═════ RAW DATA
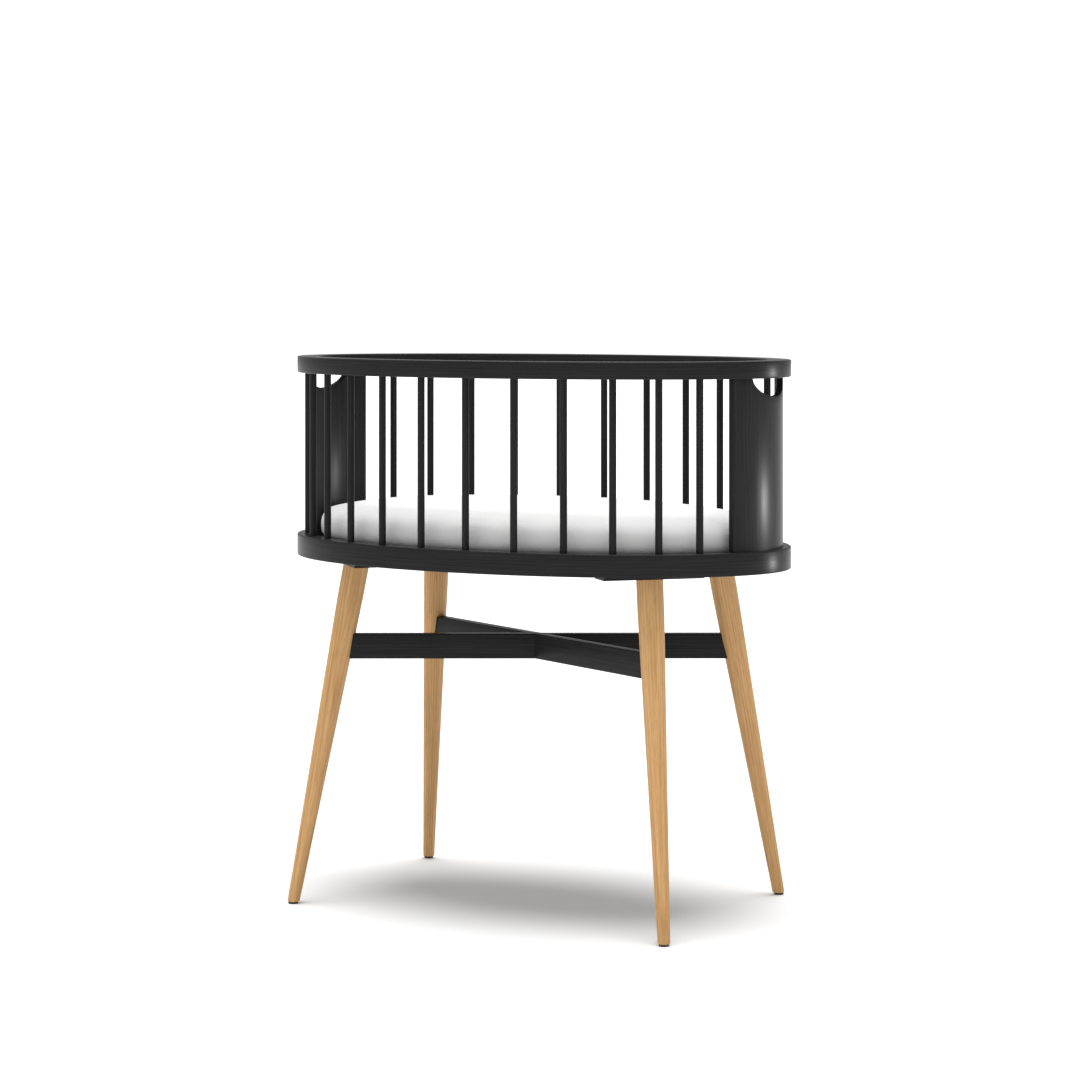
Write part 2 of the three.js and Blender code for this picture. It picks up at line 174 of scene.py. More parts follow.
def oiled_oak():
    oak = Finish("oiled_oak")
    grain = grain_of(oak)
    drift = oak.noise(grain, (9.0, 9.0, 1.3), detail=2.0)
    split = oak.node("ShaderNodeSeparateXYZ", {}, {"Vector": grain})
    across = split.part("X") + drift * 0.016 + 0.052
    aside = split.part("Y") + drift * 0.010
    from_heart = (across * across + aside * aside) ** 0.5
    rings = (from_heart * (2 * math.pi / 0.0040)).sine() * 0.5 + 0.5
    late_wood = rings ** 2.0
    streaks = oak.noise(grain, (300.0, 300.0, 4.5), detail=3.0, roughness=0.55)
    fibre = oak.noise(grain, (900.0, 900.0, 14.0), detail=3.0, roughness=0.6)
    cloud = oak.noise(grain, (36.0, 36.0, 2.0), detail=3.0)
    pore = oak.spread(oak.noise(grain, (1500.0, 1500.0, 42.0), detail=1.0), 0.60, 0.72)
    darkness = late_wood * 0.20 + oak.spread(streaks, 0.30, 0.70) * 0.42
    darkness = darkness + oak.spread(fibre, 0.30, 0.70) * 0.20 + oak.spread(cloud, 0.30, 0.70) * 0.26
    body = oak.blend((0.740, 0.440, 0.182, 1), (0.400, 0.205, 0.070, 1), darkness)
    colour = oak.blend(body, (0.230, 0.098, 0.033, 1), pore * 0.45)
    oak.feed(oak.shader, {
        "Base Color": colour,
        "Roughness": oak.spread(darkness, 0.1, 0.9, 0.50, 0.62),
        "Normal": oak.relief(fibre * 0.5 + streaks * 0.3 - pore * 0.8, 0.35, 0.0003),
        "IOR": 1.45,
    })
    return oak.material


def lay_grain(mesh, place):
    """Stores where each corner lies in the wood. place takes a vertex and the middle of its face."""
    layer = mesh.attributes.new("grain", "FLOAT_VECTOR", "CORNER")
    values = []
    for face in mesh.polygons:
        for index in face.vertices:
            values.extend(place(mesh.vertices[index].co, face.center))
    layer.data.foreach_set("vector", values)


def build(name, bm, material, place=None, sharp=40):
    """Makes a bmesh into a smooth-shaded piece, with edges over sharp degrees kept crisp."""
    bmesh.ops.recalc_face_normals(bm, faces=bm.faces)
    mesh = bpy.data.meshes.new(name)
    bm.to_mesh(mesh)
    bm.free()
    mesh.polygons.foreach_set("use_smooth", [True] * len(mesh.polygons))
    mesh.set_sharp_from_angle(angle=math.radians(sharp))
    mesh.materials.append(material)
    if place:
        lay_grain(mesh, place)
    piece = bpy.data.objects.new(name, mesh)
    bpy.context.scene.collection.objects.link(piece)
    return piece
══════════
AIM:
Repeat the whole listing exactly, keeping every line intact.

EXERCISE RESULT:
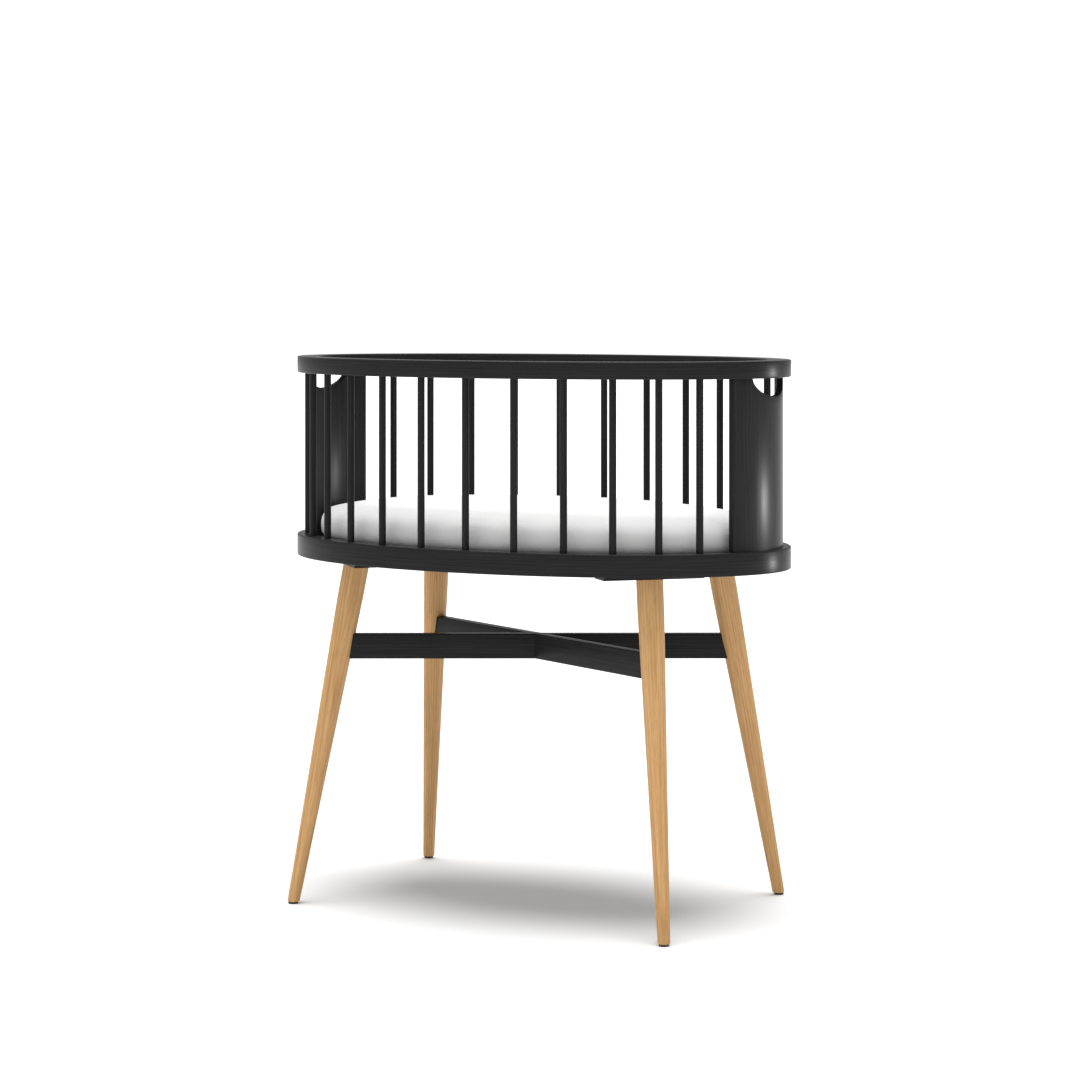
Write part 2 of the three.js and Blender code for this picture. It picks up at line 174 of scene.py. More parts follow.
def oiled_oak():
    oak = Finish("oiled_oak")
    grain = grain_of(oak)
    drift = oak.noise(grain, (9.0, 9.0, 1.3), detail=2.0)
    split = oak.node("ShaderNodeSeparateXYZ", {}, {"Vector": grain})
    across = split.part("X") + drift * 0.016 + 0.052
    aside = split.part("Y") + drift * 0.010
    from_heart = (across * across + aside * aside) ** 0.5
    rings = (from_heart * (2 * math.pi / 0.0040)).sine() * 0.5 + 0.5
    late_wood = rings ** 2.0
    streaks = oak.noise(grain, (300.0, 300.0, 4.5), detail=3.0, roughness=0.55)
    fibre = oak.noise(grain, (900.0, 900.0, 14.0), detail=3.0, roughness=0.6)
    cloud = oak.noise(grain, (36.0, 36.0, 2.0), detail=3.0)
    pore = oak.spread(oak.noise(grain, (1500.0, 1500.0, 42.0), detail=1.0), 0.60, 0.72)
    darkness = late_wood * 0.20 + oak.spread(streaks, 0.30, 0.70) * 0.42
    darkness = darkness + oak.spread(fibre, 0.30, 0.70) * 0.20 + oak.spread(cloud, 0.30, 0.70) * 0.26
    body = oak.blend((0.740, 0.440, 0.182, 1), (0.400, 0.205, 0.070, 1), darkness)
    colour = oak.blend(body, (0.230, 0.098, 0.033, 1), pore * 0.45)
    oak.feed(oak.shader, {
        "Base Color": colour,
        "Roughness": oak.spread(darkness, 0.1, 0.9, 0.50, 0.62),
        "Normal": oak.relief(fibre * 0.5 + streaks * 0.3 - pore * 0.8, 0.35, 0.0003),
        "IOR": 1.45,
    })
    return oak.material


def lay_grain(mesh, place):
    """Stores where each corner lies in the wood. place takes a vertex and the middle of its face."""
    layer = mesh.attributes.new("grain", "FLOAT_VECTOR", "CORNER")
    values = []
    for face in mesh.polygons:
        for index in face.vertices:
            values.extend(place(mesh.vertices[index].co, face.center))
    layer.data.foreach_set("vector", values)


def build(name, bm, material, place=None, sharp=40):
    """Makes a bmesh into a smooth-shaded piece, with edges over sharp degrees kept crisp."""
    bmesh.ops.recalc_face_normals(bm, faces=bm.faces)
    mesh = bpy.data.meshes.new(name)
    bm.to_mesh(mesh)
    bm.free()
    mesh.polygons.foreach_set("use_smooth", [True] * len(mesh.polygons))
    mesh.set_sharp_from_angle(angle=math.radians(sharp))
    mesh.materials.append(material)
    if place:
        lay_grain(mesh, place)
    piece = bpy.data.objects.new(name, mesh)
    bpy.context.scene.collection.objects.link(piece)
    return piece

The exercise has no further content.